* [What you are asked to do]: Present the following data again exactly as it is shown.

# START OF Dataset excerpt

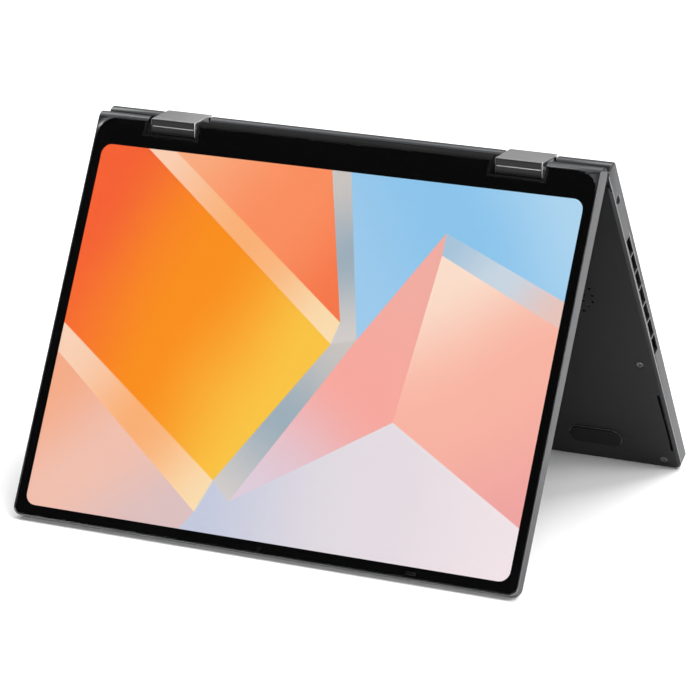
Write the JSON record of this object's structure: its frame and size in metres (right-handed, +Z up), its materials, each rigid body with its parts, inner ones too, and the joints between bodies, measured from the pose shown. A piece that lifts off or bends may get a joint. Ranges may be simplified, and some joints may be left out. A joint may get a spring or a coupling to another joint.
{
  "type": "convertible laptop computer",
  "caption": "Folding laptop computer standing as a tent: a touch display lid and a keyboard base joined by two geared double-axis hinge links.",
  "frame": {"origin": "under the middle of the standing laptop, on the surface that its two free edges stand on", "axes": "+X to the typist's left along the hinge line, +Y from the display side to the keyboard side, +Z up"},
  "size_m": [0.2964, 0.2418, 0.2032],
  "materials": {
    "dark_aluminium": "bead blasted, dark grey anodised",
    "link_metal": "satin grey anodised",
    "cover_glass": "polished, black border behind",
    "screen": "lit display",
    "black_plastic": "fine moulded texture",
    "key_plastic": "smooth matt key tops",
    "rubber": "matt rubber",
    "steel": "plated steel",
    "board": "green solder mask",
    "copper": "bare copper"
  },
  "bodies": {
    "base": {"deck": "dark_aluminium", "bottom_cover": "dark_aluminium", "keyboard_plate": "black_plastic", "mainboard": "board", "storage_drive": "board", "fan_housing": "black_plastic", "heat_sink": "copper", "battery": "black_plastic", "audio_jack": "black_plastic", "usb_c_socket_rear": "steel", "usb_c_socket_front": "steel", "usb_a_socket": "steel", "bottom_screw_1": "steel", "bottom_screw_2": "steel", "bottom_screw_3": "steel", "bottom_screw_4": "steel", "bottom_screw_5": "steel", "bottom_screw_6": "steel", "bottom_screw_7": "steel", "bottom_screw_8": "steel", "left_base_hinge_arm": "steel", "right_base_hinge_arm": "steel", "front_left_foot": "rubber", "front_right_foot": "rubber", "rear_left_foot": "rubber", "rear_right_foot": "rubber", "left_speaker": "black_plastic", "right_speaker": "black_plastic"},
    "hinge_links": {"left_link_cover": "link_metal", "left_link_inner_plate": "steel", "left_link_outer_plate": "steel", "right_link_cover": "link_metal", "right_link_inner_plate": "steel", "right_link_outer_plate": "steel"},
    "lid": {"lid_back_cover": "dark_aluminium", "display_frame": "black_plastic", "cover_glass": "cover_glass", "display_panel": "screen", "webcam_module": "black_plastic", "light_sensor": "black_plastic", "left_lid_hinge_arm": "steel", "right_lid_hinge_arm": "steel"},
    "lid_side_gears": {"left_lid_side_gear": "steel", "right_lid_side_gear": "steel"},
    "base_side_gears": {"left_base_side_gear": "steel", "right_base_side_gear": "steel"},
    "fan": {"fan_rotor": "black_plastic"},
    "function_keys": {"function_key_row": "key_plastic"},
    "power_key": {"power_button": "key_plastic"},
    "number_keys": {"number_key_row": "key_plastic"},
    "upper_letter_keys": {"upper_letter_row": "key_plastic"},
    "home_letter_keys": {"home_letter_row": "key_plastic"},
    "lower_letter_keys": {"lower_letter_row": "key_plastic"},
    "left_modifiers": {"left_modifier_keys": "key_plastic"},
    "space": {"space_bar": "key_plastic"},
    "right_modifiers": {"right_modifier_keys": "key_plastic"},
    "click_pad": {"touchpad": "dark_aluminium"}
  },
  "joints": [
    {"name": "base_to_links", "type": "hinge", "parent": "base", "child": "hinge_links", "pos_m": [0, -0.00158, 0.19862], "axis": [1, 0, 0], "range_deg": [-150.8, 29.2]},
    {"name": "links_to_lid", "type": "hinge", "parent": "hinge_links", "child": "lid", "pos_m": [0, -0.01338, 0.19827], "axis": [1, 0, 0], "range_deg": [-150.8, 29.2]},
    {"name": "lid_side_gear_spin", "type": "hinge", "parent": "hinge_links", "child": "lid_side_gears", "pos_m": [0, -0.00945, 0.19839], "axis": [1, 0, 0], "range_deg": [-29.2, 150.8]},
    {"name": "base_side_gear_spin", "type": "hinge", "parent": "hinge_links", "child": "base_side_gears", "pos_m": [0, -0.00551, 0.1985], "axis": [1, 0, 0], "range_deg": [-150.8, 29.2]},
    {"name": "fan_spin", "type": "hinge", "parent": "base", "child": "fan", "pos_m": [0.106, 0.04582, 0.11942], "axis": [0, 0.8581, 0.5135], "continuous": true},
    {"name": "function_key_press", "type": "slide", "parent": "base", "child": "function_keys", "axis": [0, -0.8581, -0.5135], "range_m": [0, 0.0012], "stiffness_N_per_m": 700, "springref_m": -0.001},
    {"name": "power_button_press", "type": "slide", "parent": "base", "child": "power_key", "axis": [0, -0.8581, -0.5135], "range_m": [0, 0.0012], "stiffness_N_per_m": 400, "springref_m": -0.001},
    {"name": "number_key_press", "type": "slide", "parent": "base", "child": "number_keys", "axis": [0, -0.8581, -0.5135], "range_m": [0, 0.0012], "stiffness_N_per_m": 700, "springref_m": -0.001},
    {"name": "upper_letter_key_press", "type": "slide", "parent": "base", "child": "upper_letter_keys", "axis": [0, -0.8581, -0.5135], "range_m": [0, 0.0012], "stiffness_N_per_m": 700, "springref_m": -0.001},
    {"name": "home_letter_key_press", "type": "slide", "parent": "base", "child": "home_letter_keys", "axis": [0, -0.8581, -0.5135], "range_m": [0, 0.0012], "stiffness_N_per_m": 700, "springref_m": -0.001},
    {"name": "lower_letter_key_press", "type": "slide", "parent": "base", "child": "lower_letter_keys", "axis": [0, -0.8581, -0.5135], "range_m": [0, 0.0012], "stiffness_N_per_m": 700, "springref_m": -0.001},
    {"name": "left_modifier_press", "type": "slide", "parent": "base", "child": "left_modifiers", "axis": [0, -0.8581, -0.5135], "range_m": [0, 0.0012], "stiffness_N_per_m": 500, "springref_m": -0.001},
    {"name": "space_bar_press", "type": "slide", "parent": "base", "child": "space", "axis": [0, -0.8581, -0.5135], "range_m": [0, 0.0012], "stiffness_N_per_m": 500, "springref_m": -0.001},
    {"name": "right_modifier_press", "type": "slide", "parent": "base", "child": "right_modifiers", "axis": [0, -0.8581, -0.5135], "range_m": [0, 0.0012], "stiffness_N_per_m": 500, "springref_m": -0.001},
    {"name": "touchpad_click", "type": "slide", "parent": "base", "child": "click_pad", "axis": [0, -0.8581, -0.5135], "range_m": [0, 0.0004], "stiffness_N_per_m": 3000, "springref_m": -0.0006}
  ],
  "couplings": [
    {"joint": "links_to_lid", "follows": "base_to_links", "ratio": 1},
    {"joint": "lid_side_gear_spin", "follows": "base_to_links", "ratio": -1},
    {"joint": "base_side_gear_spin", "follows": "base_to_links", "ratio": 1}
  ]
}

# END OF Dataset excerpt

* [Full solution]:
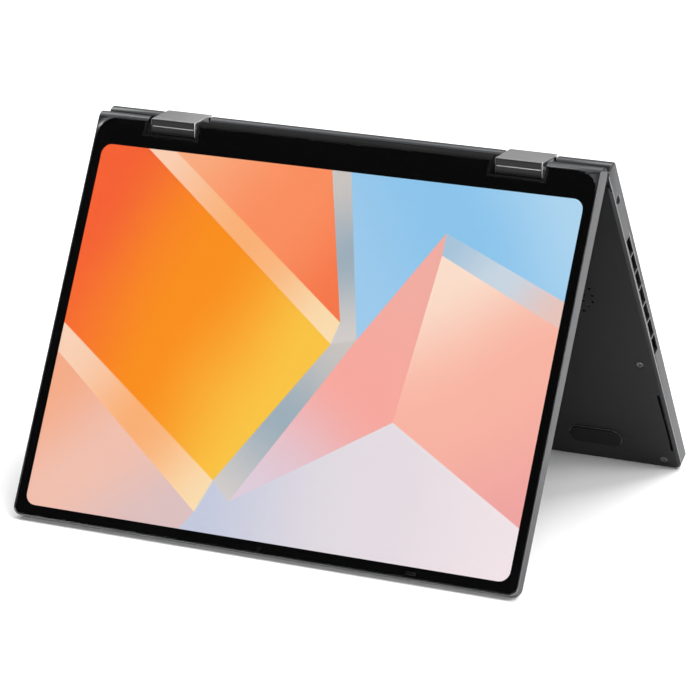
Write the JSON record of this object's structure: its frame and size in metres (right-handed, +Z up), its materials, each rigid body with its parts, inner ones too, and the joints between bodies, measured from the pose shown. A piece that lifts off or bends may get a joint. Ranges may be simplified, and some joints may be left out. A joint may get a spring or a coupling to another joint.
{
  "type": "convertible laptop computer",
  "caption": "Folding laptop computer standing as a tent: a touch display lid and a keyboard base joined by two geared double-axis hinge links.",
  "frame": {"origin": "under the middle of the standing laptop, on the surface that its two free edges stand on", "axes": "+X to the typist's left along the hinge line, +Y from the display side to the keyboard side, +Z up"},
  "size_m": [0.2964, 0.2418, 0.2032],
  "materials": {
    "dark_aluminium": "bead blasted, dark grey anodised",
    "link_metal": "satin grey anodised",
    "cover_glass": "polished, black border behind",
    "screen": "lit display",
    "black_plastic": "fine moulded texture",
    "key_plastic": "smooth matt key tops",
    "rubber": "matt rubber",
    "steel": "plated steel",
    "board": "green solder mask",
    "copper": "bare copper"
  },
  "bodies": {
    "base": {"deck": "dark_aluminium", "bottom_cover": "dark_aluminium", "keyboard_plate": "black_plastic", "mainboard": "board", "storage_drive": "board", "fan_housing": "black_plastic", "heat_sink": "copper", "battery": "black_plastic", "audio_jack": "black_plastic", "usb_c_socket_rear": "steel", "usb_c_socket_front": "steel", "usb_a_socket": "steel", "bottom_screw_1": "steel", "bottom_screw_2": "steel", "bottom_screw_3": "steel", "bottom_screw_4": "steel", "bottom_screw_5": "steel", "bottom_screw_6": "steel", "bottom_screw_7": "steel", "bottom_screw_8": "steel", "left_base_hinge_arm": "steel", "right_base_hinge_arm": "steel", "front_left_foot": "rubber", "front_right_foot": "rubber", "rear_left_foot": "rubber", "rear_right_foot": "rubber", "left_speaker": "black_plastic", "right_speaker": "black_plastic"},
    "hinge_links": {"left_link_cover": "link_metal", "left_link_inner_plate": "steel", "left_link_outer_plate": "steel", "right_link_cover": "link_metal", "right_link_inner_plate": "steel", "right_link_outer_plate": "steel"},
    "lid": {"lid_back_cover": "dark_aluminium", "display_frame": "black_plastic", "cover_glass": "cover_glass", "display_panel": "screen", "webcam_module": "black_plastic", "light_sensor": "black_plastic", "left_lid_hinge_arm": "steel", "right_lid_hinge_arm": "steel"},
    "lid_side_gears": {"left_lid_side_gear": "steel", "right_lid_side_gear": "steel"},
    "base_side_gears": {"left_base_side_gear": "steel", "right_base_side_gear": "steel"},
    "fan": {"fan_rotor": "black_plastic"},
    "function_keys": {"function_key_row": "key_plastic"},
    "power_key": {"power_button": "key_plastic"},
    "number_keys": {"number_key_row": "key_plastic"},
    "upper_letter_keys": {"upper_letter_row": "key_plastic"},
    "home_letter_keys": {"home_letter_row": "key_plastic"},
    "lower_letter_keys": {"lower_letter_row": "key_plastic"},
    "left_modifiers": {"left_modifier_keys": "key_plastic"},
    "space": {"space_bar": "key_plastic"},
    "right_modifiers": {"right_modifier_keys": "key_plastic"},
    "click_pad": {"touchpad": "dark_aluminium"}
  },
  "joints": [
    {"name": "base_to_links", "type": "hinge", "parent": "base", "child": "hinge_links", "pos_m": [0, -0.00158, 0.19862], "axis": [1, 0, 0], "range_deg": [-150.8, 29.2]},
    {"name": "links_to_lid", "type": "hinge", "parent": "hinge_links", "child": "lid", "pos_m": [0, -0.01338, 0.19827], "axis": [1, 0, 0], "range_deg": [-150.8, 29.2]},
    {"name": "lid_side_gear_spin", "type": "hinge", "parent": "hinge_links", "child": "lid_side_gears", "pos_m": [0, -0.00945, 0.19839], "axis": [1, 0, 0], "range_deg": [-29.2, 150.8]},
    {"name": "base_side_gear_spin", "type": "hinge", "parent": "hinge_links", "child": "base_side_gears", "pos_m": [0, -0.00551, 0.1985], "axis": [1, 0, 0], "range_deg": [-150.8, 29.2]},
    {"name": "fan_spin", "type": "hinge", "parent": "base", "child": "fan", "pos_m": [0.106, 0.04582, 0.11942], "axis": [0, 0.8581, 0.5135], "continuous": true},
    {"name": "function_key_press", "type": "slide", "parent": "base", "child": "function_keys", "axis": [0, -0.8581, -0.5135], "range_m": [0, 0.0012], "stiffness_N_per_m": 700, "springref_m": -0.001},
    {"name": "power_button_press", "type": "slide", "parent": "base", "child": "power_key", "axis": [0, -0.8581, -0.5135], "range_m": [0, 0.0012], "stiffness_N_per_m": 400, "springref_m": -0.001},
    {"name": "number_key_press", "type": "slide", "parent": "base", "child": "number_keys", "axis": [0, -0.8581, -0.5135], "range_m": [0, 0.0012], "stiffness_N_per_m": 700, "springref_m": -0.001},
    {"name": "upper_letter_key_press", "type": "slide", "parent": "base", "child": "upper_letter_keys", "axis": [0, -0.8581, -0.5135], "range_m": [0, 0.0012], "stiffness_N_per_m": 700, "springref_m": -0.001},
    {"name": "home_letter_key_press", "type": "slide", "parent": "base", "child": "home_letter_keys", "axis": [0, -0.8581, -0.5135], "range_m": [0, 0.0012], "stiffness_N_per_m": 700, "springref_m": -0.001},
    {"name": "lower_letter_key_press", "type": "slide", "parent": "base", "child": "lower_letter_keys", "axis": [0, -0.8581, -0.5135], "range_m": [0, 0.0012], "stiffness_N_per_m": 700, "springref_m": -0.001},
    {"name": "left_modifier_press", "type": "slide", "parent": "base", "child": "left_modifiers", "axis": [0, -0.8581, -0.5135], "range_m": [0, 0.0012], "stiffness_N_per_m": 500, "springref_m": -0.001},
    {"name": "space_bar_press", "type": "slide", "parent": "base", "child": "space", "axis": [0, -0.8581, -0.5135], "range_m": [0, 0.0012], "stiffness_N_per_m": 500, "springref_m": -0.001},
    {"name": "right_modifier_press", "type": "slide", "parent": "base", "child": "right_modifiers", "axis": [0, -0.8581, -0.5135], "range_m": [0, 0.0012], "stiffness_N_per_m": 500, "springref_m": -0.001},
    {"name": "touchpad_click", "type": "slide", "parent": "base", "child": "click_pad", "axis": [0, -0.8581, -0.5135], "range_m": [0, 0.0004], "stiffness_N_per_m": 3000, "springref_m": -0.0006}
  ],
  "couplings": [
    {"joint": "links_to_lid", "follows": "base_to_links", "ratio": 1},
    {"joint": "lid_side_gear_spin", "follows": "base_to_links", "ratio": -1},
    {"joint": "base_side_gear_spin", "follows": "base_to_links", "ratio": 1}
  ]
}